■ Given information ■
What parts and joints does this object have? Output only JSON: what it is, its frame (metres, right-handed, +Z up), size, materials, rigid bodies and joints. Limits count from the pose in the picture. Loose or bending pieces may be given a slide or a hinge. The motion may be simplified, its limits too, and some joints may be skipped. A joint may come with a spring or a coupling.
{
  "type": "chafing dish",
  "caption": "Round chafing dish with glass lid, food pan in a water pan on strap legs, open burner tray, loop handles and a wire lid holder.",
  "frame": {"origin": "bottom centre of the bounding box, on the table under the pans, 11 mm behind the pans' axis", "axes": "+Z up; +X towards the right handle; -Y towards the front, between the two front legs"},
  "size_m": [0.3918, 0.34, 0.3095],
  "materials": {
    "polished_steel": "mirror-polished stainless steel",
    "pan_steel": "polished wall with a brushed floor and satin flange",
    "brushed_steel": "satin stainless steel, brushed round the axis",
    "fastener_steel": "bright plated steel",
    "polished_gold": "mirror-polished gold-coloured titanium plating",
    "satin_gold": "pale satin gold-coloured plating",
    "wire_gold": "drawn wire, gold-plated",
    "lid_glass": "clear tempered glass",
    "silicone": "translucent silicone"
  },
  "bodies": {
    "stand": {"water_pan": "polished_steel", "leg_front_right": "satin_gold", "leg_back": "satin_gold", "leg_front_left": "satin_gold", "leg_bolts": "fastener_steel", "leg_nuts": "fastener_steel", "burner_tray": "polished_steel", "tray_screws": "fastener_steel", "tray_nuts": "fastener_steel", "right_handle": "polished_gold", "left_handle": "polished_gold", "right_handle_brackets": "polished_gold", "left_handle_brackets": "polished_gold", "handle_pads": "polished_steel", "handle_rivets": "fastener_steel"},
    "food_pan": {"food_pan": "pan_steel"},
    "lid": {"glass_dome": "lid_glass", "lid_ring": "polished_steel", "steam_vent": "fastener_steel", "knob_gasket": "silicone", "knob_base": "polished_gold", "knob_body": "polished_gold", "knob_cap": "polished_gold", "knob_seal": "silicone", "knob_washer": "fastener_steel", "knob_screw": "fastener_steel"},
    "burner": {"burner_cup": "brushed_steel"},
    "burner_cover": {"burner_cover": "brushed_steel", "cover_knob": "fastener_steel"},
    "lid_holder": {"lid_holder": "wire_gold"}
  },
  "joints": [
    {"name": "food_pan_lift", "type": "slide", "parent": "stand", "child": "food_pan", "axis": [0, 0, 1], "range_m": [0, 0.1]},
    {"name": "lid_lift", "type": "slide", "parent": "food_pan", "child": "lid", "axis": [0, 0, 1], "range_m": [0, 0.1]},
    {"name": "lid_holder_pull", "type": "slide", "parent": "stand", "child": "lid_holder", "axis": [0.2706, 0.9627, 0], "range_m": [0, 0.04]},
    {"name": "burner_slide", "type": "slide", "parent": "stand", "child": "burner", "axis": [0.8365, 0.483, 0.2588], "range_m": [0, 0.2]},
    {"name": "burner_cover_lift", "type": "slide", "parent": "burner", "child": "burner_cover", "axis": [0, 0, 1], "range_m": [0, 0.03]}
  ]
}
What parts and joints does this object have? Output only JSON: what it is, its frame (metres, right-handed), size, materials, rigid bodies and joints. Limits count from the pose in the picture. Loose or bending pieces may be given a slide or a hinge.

■ What is being asked ■
From the records above, extract every entry verbatim.

■ Reply to the task ■
What parts and joints does this object have? Output only JSON: what it is, its frame (metres, right-handed, +Z up), size, materials, rigid bodies and joints. Limits count from the pose in the picture. Loose or bending pieces may be given a slide or a hinge. The motion may be simplified, its limits too, and some joints may be skipped. A joint may come with a spring or a coupling.
{
  "type": "chafing dish",
  "caption": "Round chafing dish with glass lid, food pan in a water pan on strap legs, open burner tray, loop handles and a wire lid holder.",
  "frame": {"origin": "bottom centre of the bounding box, on the table under the pans, 11 mm behind the pans' axis", "axes": "+Z up; +X towards the right handle; -Y towards the front, between the two front legs"},
  "size_m": [0.3918, 0.34, 0.3095],
  "materials": {
    "polished_steel": "mirror-polished stainless steel",
    "pan_steel": "polished wall with a brushed floor and satin flange",
    "brushed_steel": "satin stainless steel, brushed round the axis",
    "fastener_steel": "bright plated steel",
    "polished_gold": "mirror-polished gold-coloured titanium plating",
    "satin_gold": "pale satin gold-coloured plating",
    "wire_gold": "drawn wire, gold-plated",
    "lid_glass": "clear tempered glass",
    "silicone": "translucent silicone"
  },
  "bodies": {
    "stand": {"water_pan": "polished_steel", "leg_front_right": "satin_gold", "leg_back": "satin_gold", "leg_front_left": "satin_gold", "leg_bolts": "fastener_steel", "leg_nuts": "fastener_steel", "burner_tray": "polished_steel", "tray_screws": "fastener_steel", "tray_nuts": "fastener_steel", "right_handle": "polished_gold", "left_handle": "polished_gold", "right_handle_brackets": "polished_gold", "left_handle_brackets": "polished_gold", "handle_pads": "polished_steel", "handle_rivets": "fastener_steel"},
    "food_pan": {"food_pan": "pan_steel"},
    "lid": {"glass_dome": "lid_glass", "lid_ring": "polished_steel", "steam_vent": "fastener_steel", "knob_gasket": "silicone", "knob_base": "polished_gold", "knob_body": "polished_gold", "knob_cap": "polished_gold", "knob_seal": "silicone", "knob_washer": "fastener_steel", "knob_screw": "fastener_steel"},
    "burner": {"burner_cup": "brushed_steel"},
    "burner_cover": {"burner_cover": "brushed_steel", "cover_knob": "fastener_steel"},
    "lid_holder": {"lid_holder": "wire_gold"}
  },
  "joints": [
    {"name": "food_pan_lift", "type": "slide", "parent": "stand", "child": "food_pan", "axis": [0, 0, 1], "range_m": [0, 0.1]},
    {"name": "lid_lift", "type": "slide", "parent": "food_pan", "child": "lid", "axis": [0, 0, 1], "range_m": [0, 0.1]},
    {"name": "lid_holder_pull", "type": "slide", "parent": "stand", "child": "lid_holder", "axis": [0.2706, 0.9627, 0], "range_m": [0, 0.04]},
    {"name": "burner_slide", "type": "slide", "parent": "stand", "child": "burner", "axis": [0.8365, 0.483, 0.2588], "range_m": [0, 0.2]},
    {"name": "burner_cover_lift", "type": "slide", "parent": "burner", "child": "burner_cover", "axis": [0, 0, 1], "range_m": [0, 0.03]}
  ]
}
What parts and joints does this object have? Output only JSON: what it is, its frame (metres, right-handed), size, materials, rigid bodies and joints. Limits count from the pose in the picture. Loose or bending pieces may be given a slide or a hinge.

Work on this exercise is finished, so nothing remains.